APPD Market Report Article
Hanoi
May 22, 2025
The CBD and non-CBD areas continue to witness positive absorption
- A positive net demand trend continued during this quarter, reaching approximately 10,300 sqm. New leases in Capital Place, Diamond Park Plaza and Grand Terra accounted for around 3,800 sqm absorbed in the CBD.
- The non-CBD area saw more positive movement of 6,500 sqm net absorption, with completed transactions at Taisei Square Hanoi and Lotte Mall West Lake driving net absorption in this submarket.
No new supply is introduced in the quarter
- Overall supply of Grade A offices remained stable at 556,100 sqm, with no new openings in the quarter. Vacancy remains concentrated in older buildings. Coupled with consistent tenant move-ins in new quality buildings, vacancy rates fell to 19.4%, down 185 bps q-o-q.

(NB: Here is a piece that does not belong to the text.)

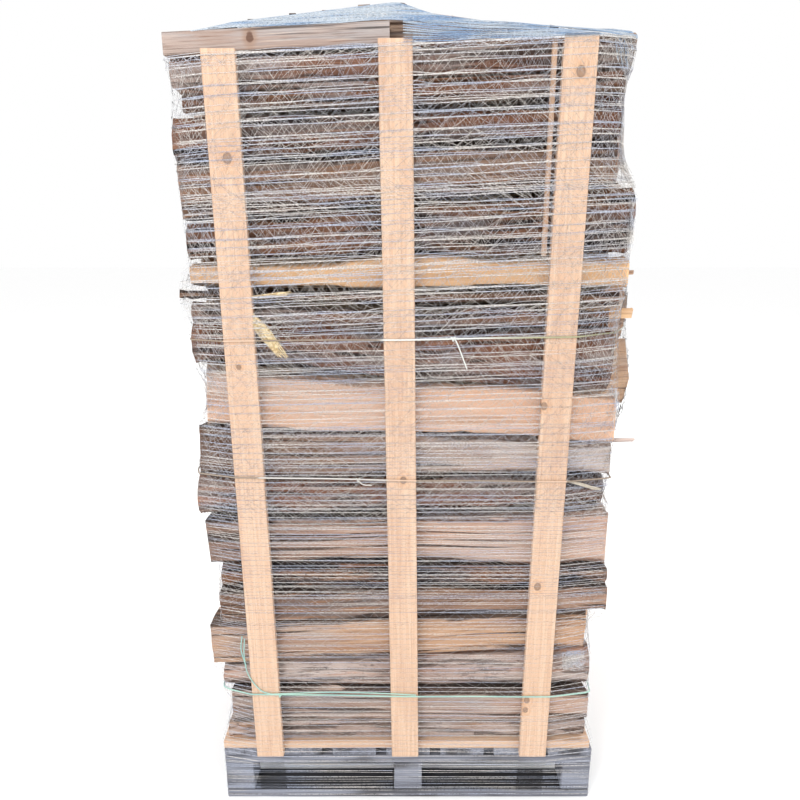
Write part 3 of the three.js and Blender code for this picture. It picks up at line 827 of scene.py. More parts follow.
top_low, top_high = (corner * 1000 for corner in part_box("top_piece_left"))
rise = 47 / (2 * HALF)
under = top_low.z + rise * (0 - top_low.x) + 1
over = top_high.z - rise * (top_high.x - 0) - 1
slopes = [((-rise, 0.0, 1.0), over), ((rise, 0.0, -1.0), -under)]
side_planes = [plane for plane in box_planes(top_low, top_high) if plane[0][2] == 0]
pith = ((-700.0, top_high.y - 10, under - 60), (200.0, top_high.y - 10, under - 18))
top_piece = split_log(*pith, (150.0, 150.0), side_planes + slopes, 40, 0.004, 60, 0.0085)
roughen(top_piece, pith, (150.0, 150.0), 151, (0.6, 0.5, 0.5, 0.9, 0.9), 0.4)
top_piece.name = "top_piece_left_wood"
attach(top_piece, "root")
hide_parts("top_piece_left")

# %% Round across the top
crown_low, crown_high = (corner * 1000 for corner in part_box("crown_log"))
crown_radius = (crown_high.x - crown_low.x) / 2
crown_middle = (crown_low + crown_high) / 2
half_length = (crown_high.y - crown_low.y) / 2
pith = ((-half_length, 0.0, 0.0), (half_length, 0.0, 0.0))
crown = split_log(*pith, (crown_radius, crown_radius), [], 40, 0.007, 70, 0.009)
roughen(crown, pith, (crown_radius, crown_radius), 152, (0.6, 0.35, 0.35, 0.3, 0.3))
bpy.ops.transform.rotate(value=math.pi / 2, orient_axis="Z", center_override=(0, 0, 0))
bpy.ops.transform.translate(value=crown_middle * MM)
bpy.ops.object.transform_apply(location=True, rotation=True, scale=True)
crown.name = "crown_log_wood"
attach(crown, "root")
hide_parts("crown_log")
print("top pieces:", len(top_piece.data.polygons) + len(crown.data.polygons), "faces")

# %% [markdown]
# Thin slivers, the waste of splitting, are heaped along the front of the top on both sides of the
# round, and the net presses them down. Crumbs of bark lie along the ridge of the heap. Three sticks
# are caught between logs at the right, and a chip of bark closes a gap between two logs there.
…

- There are currently two projects in the supply pipeline under construction, totalling 34,400 sqm, and set to be complete in 2025.

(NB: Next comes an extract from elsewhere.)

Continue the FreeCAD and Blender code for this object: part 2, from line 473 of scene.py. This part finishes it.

Net effective rent remains stable
- In Q1 2025, both the CBD and non-CBD submarkets demonstrated stability in their rental markets. The CBD maintained its Grade A net effective rent at USD 32.9 per sqm, per month, with capital values showing little fluctuation, settling at USD 5,477 per sqm, per quarter.
- Similarly, the non-CBD submarket held steady, with its Grade A net effective rent remaining at USD 23.6 per sqm, per month, during the same period.
Outlook: Starlake NUA to emerge as a new Grade A office cluster
- This year will see a rise in new office space availability in Hanoi. Notable developments include the Hanoi Centre Office in the CBD and Oriental Square in Starlake. Starlake is quickly evolving into an appealing new business hub outside the traditional city centre.
- Rents in the CBD are anticipated to continue rising modestly. Non-CBD rents are likely to see rent increases, driven by the introduction of premium-priced new buildings. However, rent growth on a project basis is limited by substantial upcoming supply.